Objective » Which lines include the word "mesh"? Copy each of them.

Exercise material »
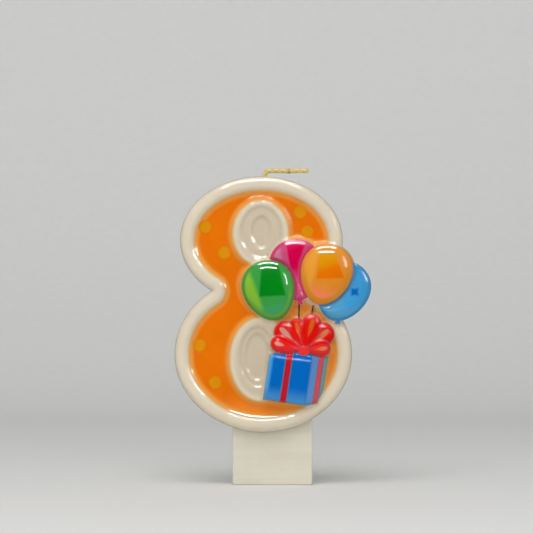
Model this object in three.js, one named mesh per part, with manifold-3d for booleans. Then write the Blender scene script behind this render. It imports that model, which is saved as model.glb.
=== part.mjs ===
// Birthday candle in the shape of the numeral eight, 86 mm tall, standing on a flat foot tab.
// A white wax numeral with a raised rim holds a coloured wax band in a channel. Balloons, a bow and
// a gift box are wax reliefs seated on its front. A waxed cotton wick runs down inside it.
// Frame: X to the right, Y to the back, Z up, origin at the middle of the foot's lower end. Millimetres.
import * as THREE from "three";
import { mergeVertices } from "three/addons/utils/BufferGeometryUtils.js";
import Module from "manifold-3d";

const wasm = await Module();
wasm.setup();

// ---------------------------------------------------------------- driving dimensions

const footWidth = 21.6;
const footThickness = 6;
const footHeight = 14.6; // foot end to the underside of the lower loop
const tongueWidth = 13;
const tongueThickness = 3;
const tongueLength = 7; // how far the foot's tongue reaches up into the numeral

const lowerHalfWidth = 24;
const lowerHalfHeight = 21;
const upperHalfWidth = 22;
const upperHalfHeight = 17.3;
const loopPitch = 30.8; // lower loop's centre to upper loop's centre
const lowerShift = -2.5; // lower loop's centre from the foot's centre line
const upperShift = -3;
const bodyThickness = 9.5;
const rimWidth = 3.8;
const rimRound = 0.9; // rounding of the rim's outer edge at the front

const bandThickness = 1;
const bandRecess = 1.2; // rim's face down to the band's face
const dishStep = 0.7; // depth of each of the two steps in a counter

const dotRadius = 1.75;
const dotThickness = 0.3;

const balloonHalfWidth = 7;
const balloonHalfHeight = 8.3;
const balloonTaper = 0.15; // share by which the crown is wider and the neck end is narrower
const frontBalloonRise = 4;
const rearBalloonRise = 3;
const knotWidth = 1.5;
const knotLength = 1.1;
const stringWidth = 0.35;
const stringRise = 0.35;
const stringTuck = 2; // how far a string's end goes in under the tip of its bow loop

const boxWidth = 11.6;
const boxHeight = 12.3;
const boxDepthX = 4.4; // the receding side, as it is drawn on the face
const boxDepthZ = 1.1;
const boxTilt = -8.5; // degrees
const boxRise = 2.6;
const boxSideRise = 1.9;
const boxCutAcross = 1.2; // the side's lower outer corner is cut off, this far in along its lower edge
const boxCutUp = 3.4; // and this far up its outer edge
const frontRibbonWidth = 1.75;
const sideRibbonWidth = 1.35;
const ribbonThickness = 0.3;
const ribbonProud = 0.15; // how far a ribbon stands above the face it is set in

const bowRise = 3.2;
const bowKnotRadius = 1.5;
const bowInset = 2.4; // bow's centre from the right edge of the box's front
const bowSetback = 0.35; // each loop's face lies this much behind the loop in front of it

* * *

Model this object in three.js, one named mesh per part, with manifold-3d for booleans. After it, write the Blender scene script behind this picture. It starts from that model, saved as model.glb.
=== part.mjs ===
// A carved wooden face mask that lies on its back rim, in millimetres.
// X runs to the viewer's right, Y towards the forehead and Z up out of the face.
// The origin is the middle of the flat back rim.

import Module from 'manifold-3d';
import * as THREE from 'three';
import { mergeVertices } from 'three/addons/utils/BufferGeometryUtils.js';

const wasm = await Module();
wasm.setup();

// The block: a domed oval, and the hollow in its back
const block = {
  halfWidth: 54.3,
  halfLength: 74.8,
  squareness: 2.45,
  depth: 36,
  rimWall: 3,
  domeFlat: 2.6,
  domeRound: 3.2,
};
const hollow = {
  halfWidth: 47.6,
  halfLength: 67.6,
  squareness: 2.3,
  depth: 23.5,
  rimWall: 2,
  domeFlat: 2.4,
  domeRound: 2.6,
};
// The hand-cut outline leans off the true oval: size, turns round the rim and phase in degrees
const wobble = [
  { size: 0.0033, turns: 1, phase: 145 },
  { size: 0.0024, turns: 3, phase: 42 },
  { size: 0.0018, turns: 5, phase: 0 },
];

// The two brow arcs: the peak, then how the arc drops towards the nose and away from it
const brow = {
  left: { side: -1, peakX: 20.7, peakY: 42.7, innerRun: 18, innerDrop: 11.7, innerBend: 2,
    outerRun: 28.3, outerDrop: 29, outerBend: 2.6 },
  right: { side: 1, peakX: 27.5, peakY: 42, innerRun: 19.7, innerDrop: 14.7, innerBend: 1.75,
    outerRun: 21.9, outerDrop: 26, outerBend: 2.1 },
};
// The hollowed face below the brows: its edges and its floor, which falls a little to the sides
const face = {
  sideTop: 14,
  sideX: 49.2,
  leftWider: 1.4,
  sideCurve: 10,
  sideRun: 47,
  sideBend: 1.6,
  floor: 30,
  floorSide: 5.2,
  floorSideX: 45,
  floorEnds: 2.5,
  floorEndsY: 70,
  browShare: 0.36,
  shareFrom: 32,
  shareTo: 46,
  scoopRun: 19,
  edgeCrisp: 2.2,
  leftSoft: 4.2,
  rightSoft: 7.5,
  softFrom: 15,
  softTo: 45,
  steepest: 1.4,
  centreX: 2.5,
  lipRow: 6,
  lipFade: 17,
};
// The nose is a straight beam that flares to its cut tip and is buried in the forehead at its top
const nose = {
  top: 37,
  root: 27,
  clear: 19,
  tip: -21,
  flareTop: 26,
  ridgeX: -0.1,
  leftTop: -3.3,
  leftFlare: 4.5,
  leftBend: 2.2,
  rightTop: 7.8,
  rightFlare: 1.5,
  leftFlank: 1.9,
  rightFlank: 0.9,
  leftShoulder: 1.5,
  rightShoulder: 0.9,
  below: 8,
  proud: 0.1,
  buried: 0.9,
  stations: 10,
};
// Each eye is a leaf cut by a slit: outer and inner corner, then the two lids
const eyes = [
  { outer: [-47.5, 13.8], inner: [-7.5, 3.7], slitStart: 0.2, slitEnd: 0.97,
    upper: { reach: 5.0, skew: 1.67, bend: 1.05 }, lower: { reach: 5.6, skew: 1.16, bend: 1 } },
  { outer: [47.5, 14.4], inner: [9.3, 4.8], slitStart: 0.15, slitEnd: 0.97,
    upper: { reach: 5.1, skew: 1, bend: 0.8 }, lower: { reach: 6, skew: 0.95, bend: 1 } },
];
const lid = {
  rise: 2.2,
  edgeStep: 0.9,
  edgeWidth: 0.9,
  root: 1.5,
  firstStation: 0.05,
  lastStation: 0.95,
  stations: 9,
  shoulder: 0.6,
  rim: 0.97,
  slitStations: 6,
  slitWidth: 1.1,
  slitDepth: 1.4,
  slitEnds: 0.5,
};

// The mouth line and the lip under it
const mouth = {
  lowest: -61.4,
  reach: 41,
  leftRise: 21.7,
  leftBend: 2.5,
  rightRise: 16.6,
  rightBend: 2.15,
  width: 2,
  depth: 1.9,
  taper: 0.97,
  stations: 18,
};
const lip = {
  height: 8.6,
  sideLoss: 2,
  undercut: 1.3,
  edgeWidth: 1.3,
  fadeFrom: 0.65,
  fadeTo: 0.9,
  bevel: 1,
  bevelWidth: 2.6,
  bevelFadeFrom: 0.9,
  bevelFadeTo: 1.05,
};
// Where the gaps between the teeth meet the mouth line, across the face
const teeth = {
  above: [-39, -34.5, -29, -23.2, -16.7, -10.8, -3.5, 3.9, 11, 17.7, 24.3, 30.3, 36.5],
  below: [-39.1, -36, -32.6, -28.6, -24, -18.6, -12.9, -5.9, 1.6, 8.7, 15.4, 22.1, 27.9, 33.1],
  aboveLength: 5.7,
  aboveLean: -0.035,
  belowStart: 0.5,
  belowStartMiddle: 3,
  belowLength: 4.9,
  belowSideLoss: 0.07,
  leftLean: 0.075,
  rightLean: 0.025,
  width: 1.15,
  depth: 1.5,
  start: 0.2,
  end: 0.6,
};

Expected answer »
Model this object in three.js, one named mesh per part, with manifold-3d for booleans. Then write the Blender scene script behind this render. It imports that model, which is saved as model.glb.
Model this object in three.js, one named mesh per part, with manifold-3d for booleans. After it, write the Blender scene script behind this picture. It starts from that model, saved as model.glb.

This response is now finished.